There's a danger in using continuing characters. Sam Spade first appears in The (now public) Maltese Falcon, but Hammett puts him in later mysteries, so you'd have to be careful about what you include. Perhaps The Maltese Falcon is perfect, simply as a scenario for any mystery RPG system. Nancy Drew and Miss Marple are other continuing detectives who made their debuts in 1930 and whose lives are therefore partly available. I think a Nancy Drew mystery RPG for kids would be very neat, actually (and presages my #1 idea for an RPG, below).
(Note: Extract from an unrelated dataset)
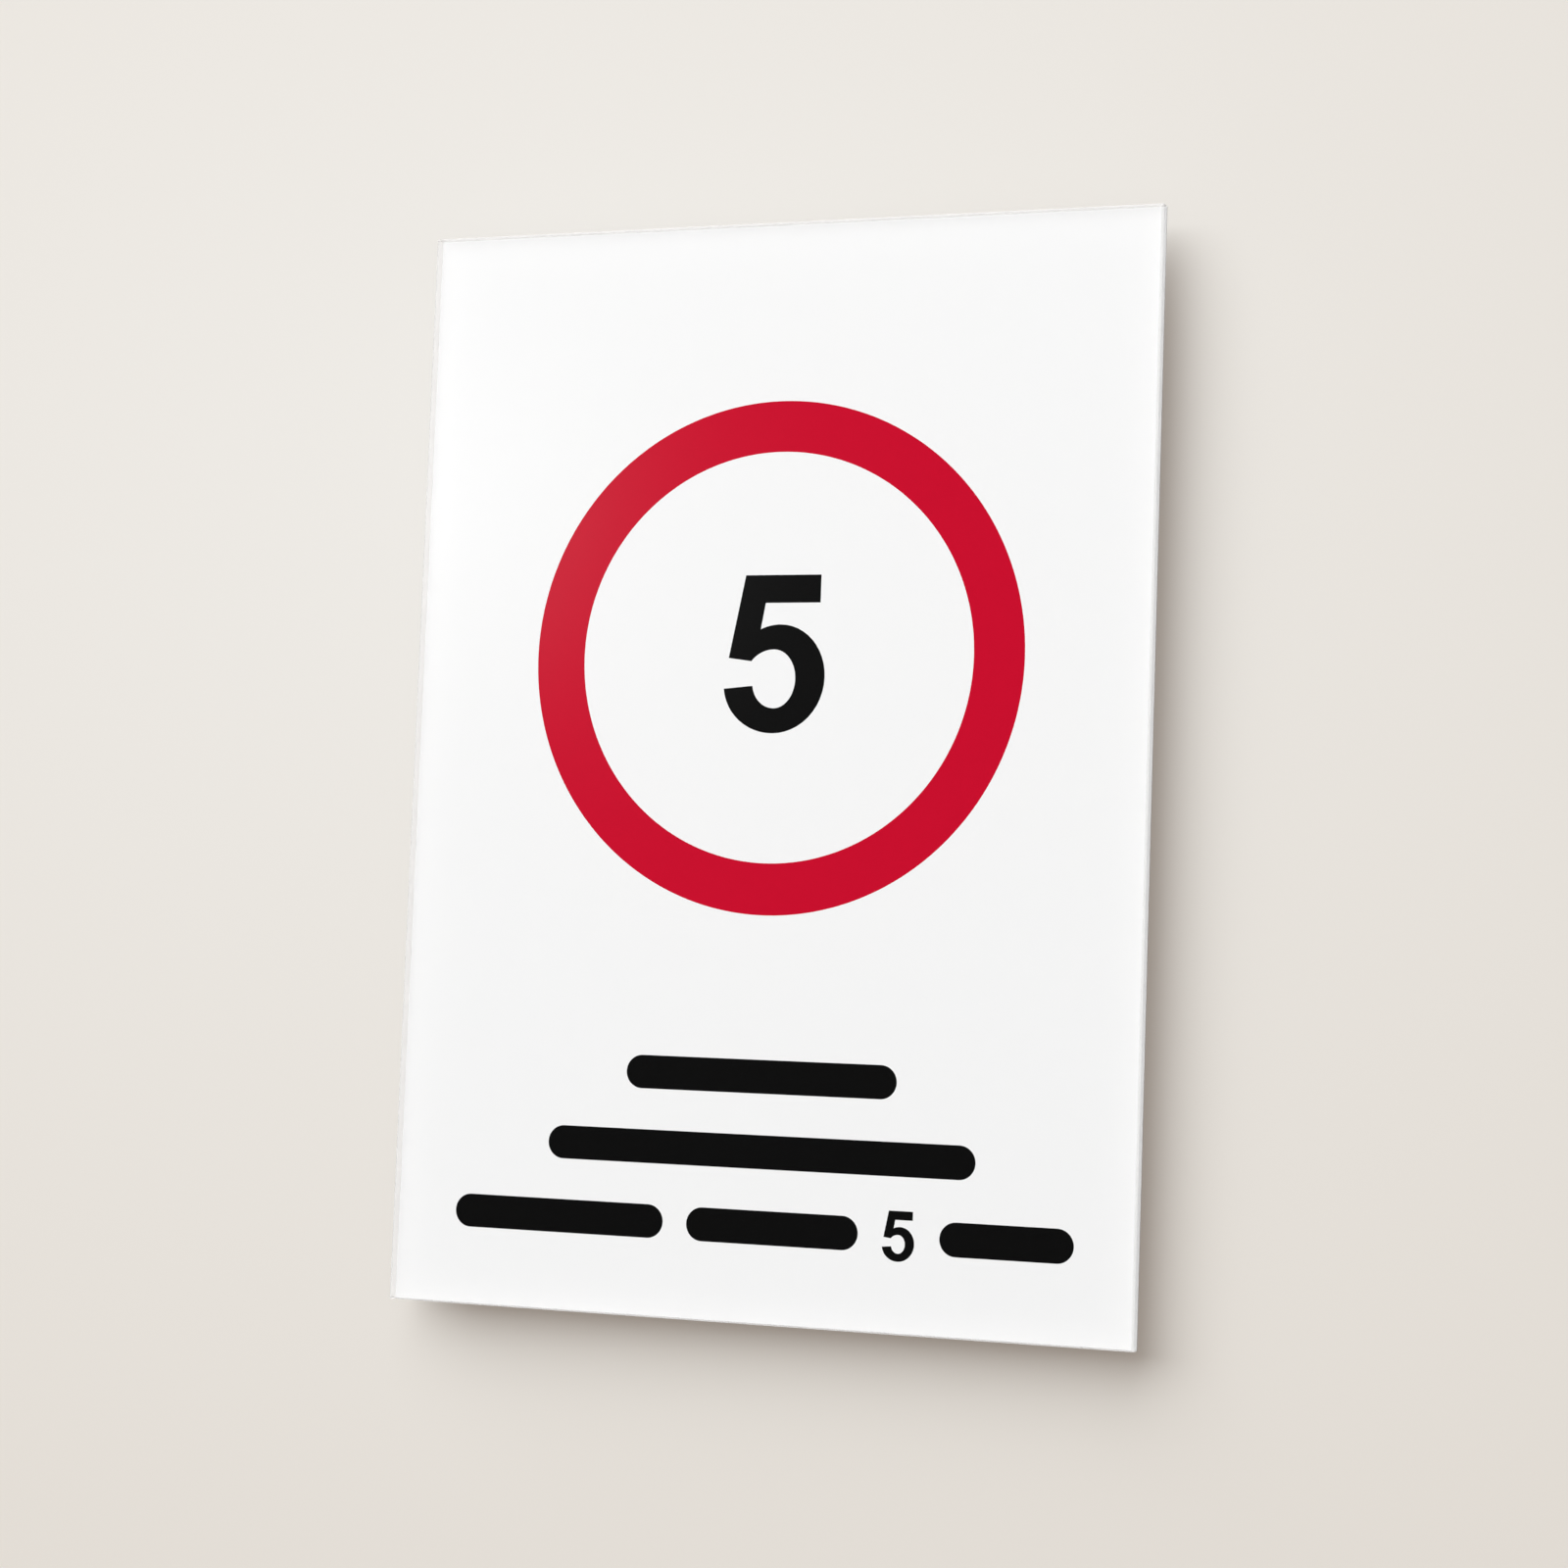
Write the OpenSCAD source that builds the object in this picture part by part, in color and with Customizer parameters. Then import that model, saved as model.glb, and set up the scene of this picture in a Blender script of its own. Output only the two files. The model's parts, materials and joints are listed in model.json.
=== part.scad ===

I think we get into similar hot water with comics and cartoon characters like Blondie (and Dagwood, not that there's an adventurous setting there) and Betty Boop, who, it seems, isn't ACTUALLY available, only her dog-woman precursor from Dizzy Dishes. Perhaps more useful are Quick & Flupke, Hergé's street urchins who get into trouble in Depression-era Brussells. Okay, maybe not, but Tintin and Milou (Snowy) TECHNICALLY become available this year with the full publication of Tintin and the Soviets and the beginning of Tintin in the Congo. Very primitive, small-cast Tintin, so I'd wait longer (Captain Haddock won't be in the public domain for another 10 years, though).
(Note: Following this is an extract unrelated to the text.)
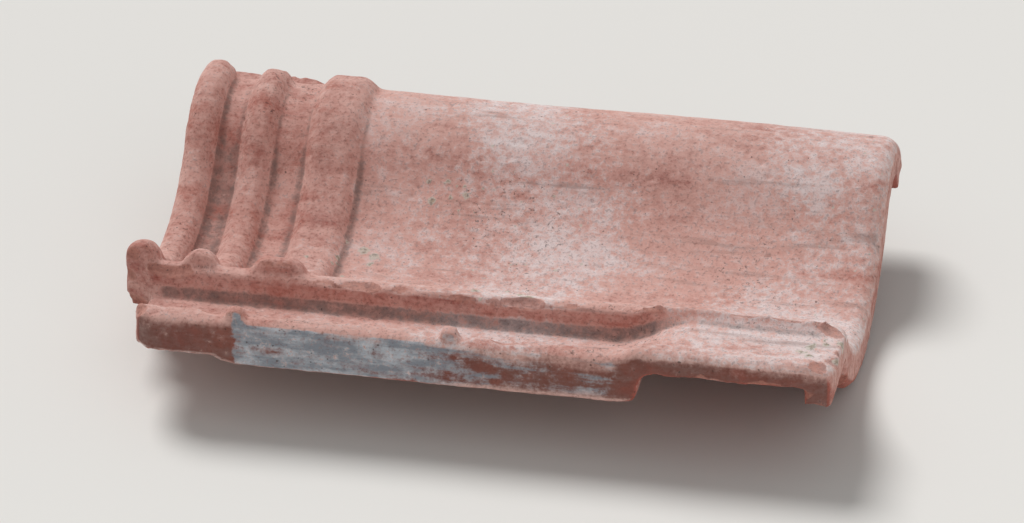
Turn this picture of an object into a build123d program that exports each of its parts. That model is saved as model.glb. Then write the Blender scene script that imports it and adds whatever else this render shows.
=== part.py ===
# Interlocking clay pantile, one fired piece.
# Head at -X, tail at +X, weather face up. Channel edge at -Y, cover roll at +Y.
# The origin is the middle of the footprint on the floor the tile rests on.
from math import acos, atan2, cos, degrees, radians, sin, sqrt
import os

from build123d import *

# overall sizes, mm
length = 355.0
wall = 11.0
foot = 12.0  # nib and tail lip stand this far below the trough
head_x = -length / 2
tail_x = length / 2

# cover roll
crown_y = 85.8
crown_z = 72.0
roll_radius = 41.0  # weather face
skirt_angle = 17.0  # the skirt stops this many degrees above the horizontal
skirt_edge = 3.0
roll_centre = (crown_y, crown_z - roll_radius)

# trough, one arc up to the roll and a tighter one up to the channel
roll_side_radius = 75.0
rim_side_radius = 68.0
shoulder_radius = 14.0

# channel edge
rim_y = -125.0
rim_z = 57.0
rim_width = 11.0
rim_height = 25.0
rim_edge = 2.5
channel_inner_y = -79.0
channel_depth = 14.0
channel_floor_edge = 3.5
rim_start = 15.0  # the rim starts this far down from the head
rim_start_radius = 12.0
rim_head_end = head_x + 0.18 * length  # up to here the outer wall is shallower
rim_head_rise = 5.0
rim_head_run = 9.0
rim_head_width = 14.0

# lapping tail corner of the channel edge, a thinner sheet that steps up to pass over the next rim
corner_start = head_x + 0.715 * length
corner_top_start = corner_start - 6.0
corner_run = 16.0
corner_raise = 5.0
corner_sheet = 12.5
corner_channel_depth = 6.0
corner_channel_start = corner_start - 12.0
corner_channel_run = 45.0
corner_lip = 10.0
corner_lip_slope = 2.0

# tail
lip_length = 14.0
lip_round = 8.0
lip_edge = 3.5
tail_corner_radius = 7.0  # as seen from above
skirt_step_x = head_x + 0.865 * length
skirt_step = 3.0

# head lock, ribs as (distance from the head, width, height)
head_ribs = ((8.0, 16.0, 9.5), (37.0, 16.0, 7.5), (76.0, 26.0, 7.0))
rib_edge = 4.5
rib_root = 3.0  # a rib starts this far inside the wall
rib_end_y = 100.0
# underside ribs that drop between them in the lap, as (distance from the tail, width)
tail_rib_height = 5.0
tail_ribs = ((39.5, 11.0), (78.0, 16.0))

# head corner of the roll, lowered to take the lapping corner of the next tile
notch_length = 60.0
notch_y = 101.0
notch_depth = 12.0
notch_skirt = 4.0  # the skirt reaches this much further down beside the notch
notch_inner_radius = 8.0
notch_outer_radius = 3.0

# lugs on the rim, as distances from the head
rim_lugs = (0.185 * length, 0.48 * length)
lug_length = 8.0
lug_height = 5.0
lug_taper = 14.0

# hanging nib, and a low pad behind it
nib_x = head_x + 26.0
nib_width = 62.0
nib_thickness = 16.0
nib_foot = 13.0  # length along the tile where it touches the floor
nib_slant = 7.0
nib_corner = 5.0
nib_edge = 1.5
pad_x = head_x + 0.275 * length
pad_size = (18.0, 28.0, 4.0)
pad_slope = 25.0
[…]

Honestly, the best place to find RPG adventure settings is in children's literature. The Little Engine That Could represents a nice opportunity for a Milk & Biscuits game to introduce the hobby to smaller children. You take the role of toys in inspirational adventures that teach wholesome lessons. I'd see it. My personal choice, however, is Swallows and Amazons, which already SOUNDS like an RPG, and indeed, has a map on the original cover! Arthur Ransome's book turns Cumbria's Lake District (using the actual maps, so that's easily available) into a stage for swashbuckling and piracy, using child protagonists and small boats to recreate the great pirate and exploration epics. I love the idea of a setting that's generated by your PCs' imaginations (a great justification for "hero points") and setting or no, I would encourage GameMasters to transform their own childhood haunts into lands of adventure. It doesn't have the marketing power (i.e., recognizability) of some of these other properties, but you can look forward to a follow-up sourcebook called Swallowdale the next year.

So what five games end up in the 2026 Public Domain Collection were I its editor?
-The Little Engine That Could
-Cimarron - a western RPG
-Hell's Angels - a WWI RPG
-Nancy Drew
-Swallows & Amazons

Skews young, but I don't dislike it!